Open andrewjmc opened 3 months ago

andrewjmc commented 3 months ago

I have another suggestion. Sometimes one might wish to add raw denominator (and/or numerator) data to an antibiogram for each result. It might be verbose, but could be used for some downstream processing.

I tested a small hard-coded modification to the antibiogram code, with success except for the use of the digits parameter (I must have misunderstood some context). It would be little addition to have a parameter like raw_n with default NA and possible values of "N/D" and "D".

I'll be interested in your thoughts!

function (x, antibiotics = where(is.sir), mo_transform = "shortname", ab_transform = NULL, syndromic_group = NULL, add_total_n = TRUE, only_all_tested = FALSE, digits = 0, col_mo = NULL, language = get_AMR_locale(), minimum = 30, combine_SI = TRUE, sep = " + ", info = interactive()) { ... out <- out %pm>% pm_summarise(SI = paste0(round(numerator * 100/total, digits = digits), "% (", total, ")")) ... long_to_wide <- function(object, digs) {

object$SI <- round(object$SI * 100, digits = digs)

... }

msberends commented 3 months ago

Yes, that's a nice idea. They are 'kind of' added already at the moment, where I for the implementation followed this table from a recent paper to present the data. It's also shown in our manual:

image

The first column contains the denominators, but that can of course be different per antibiotic. That's not optimal. Where would you want to present the D or N/D then? Perhaps instead of the %SI?

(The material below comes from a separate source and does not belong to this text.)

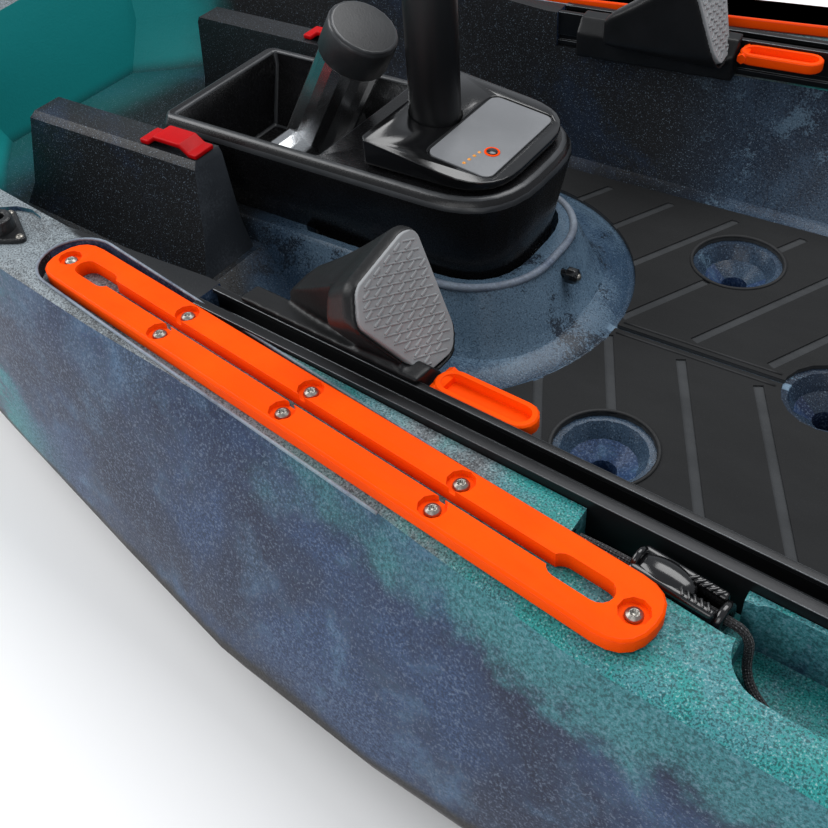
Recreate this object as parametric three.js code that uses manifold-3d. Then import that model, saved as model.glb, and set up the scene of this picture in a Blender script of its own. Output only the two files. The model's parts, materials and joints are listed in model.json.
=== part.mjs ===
// Fishing kayak: a moulded sit-on-top hull with gear tracks, foot braces, a folding seat and a drop-down motor.
// Millimetres. X points to the bow, Y to port and Z up, from the ground under the middle of the hull.
import * as THREE from 'three';
import { mergeVertices } from 'three/addons/utils/BufferGeometryUtils.js';
import Module from 'manifold-3d';

const wasm = await Module();
wasm.setup();

// Clearances
const seatGap = 0.3;
const runGap = 0.6;
const overrun = 30;
const weld = 0.001;

// Hull
const hullLength = 3660;
const hullBeam = 950;
const gunwaleHeight = 298;
const bowRise = 88;
const bowRiseStart = 450;
const sternRise = 44;
const sternRiseStart = 900;
const deckCrown = 22;
const keelTunnel = 13;
const floorHeight = 146;
const hullStations = 30;

// Outline of the hull in plan and in side view: share of half the length, share of half the beam or of the gunwale height
const planShares = [[-1, 0.15], [-0.965, 0.27], [-0.9, 0.43], [-0.8, 0.61], [-0.6, 0.83], [-0.4, 0.945], [-0.2, 0.99], [0, 1],
  [0.2, 0.99], [0.3, 0.973], [0.38, 0.949], [0.44, 0.905], [0.5, 0.845], [0.555, 0.79], [0.62, 0.727], [0.75, 0.565], [0.86, 0.405], [0.94, 0.245], [0.98, 0.13], [1, 0.045]];
const insetShares = [[-1, 0.02], [-0.6, 0.06], [-0.2, 0.045], [0.1, 0.045], [0.228, 0.061], [0.35, 0.122], [0.39, 0.131], [0.45, 0.113],
  [0.494, 0.08], [0.56, 0.042], [0.65, 0.03], [0.8, 0.045], [1, 0.012]];
const keelShares = [[-1, 0.56], [-0.96, 0.36], [-0.88, 0.16], [-0.76, 0.03], [-0.68, 0], [0.66, 0], [0.76, 0.03],
  [0.88, 0.19], [0.96, 0.46], [1, 0.76]];
const chineShares = [[-1, 0.74], [-0.9, 0.48], [-0.7, 0.3], [-0.5, 0.268], [0.5, 0.268], [0.64, 0.275], [0.8, 0.37],
  [0.92, 0.62], [1, 0.92]];
const crownShares = [[-1, 1], [-0.85, 1], [-0.5, 0.1], [0, 0], [0.6, 0.1], [0.8, 1], [1, 1]];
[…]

andrewjmc commented 3 months ago

Thanks, I had noted the ability to provide in aggregate. In the example I gave I have presented by appending to the %SI, e.g. 6 becomes 6% (6/100). But it could be implemented with flexibility to provide denominators only, e.g. 6% (100). Alternative approaches could duplicate columns (e.g. AMK % and AMK n/d) or rows (e.g. CoNS % and CoNS n/d).

For me, I'm thinking of it more for downstream processing than for presentation - i.e. could be included as a hover detail in a plotly chart. There are use cases for presentation. If it is provided in a structured way, users can post-process to present richly-formatted tables (e.g. present the denominator in a small font size, different colour).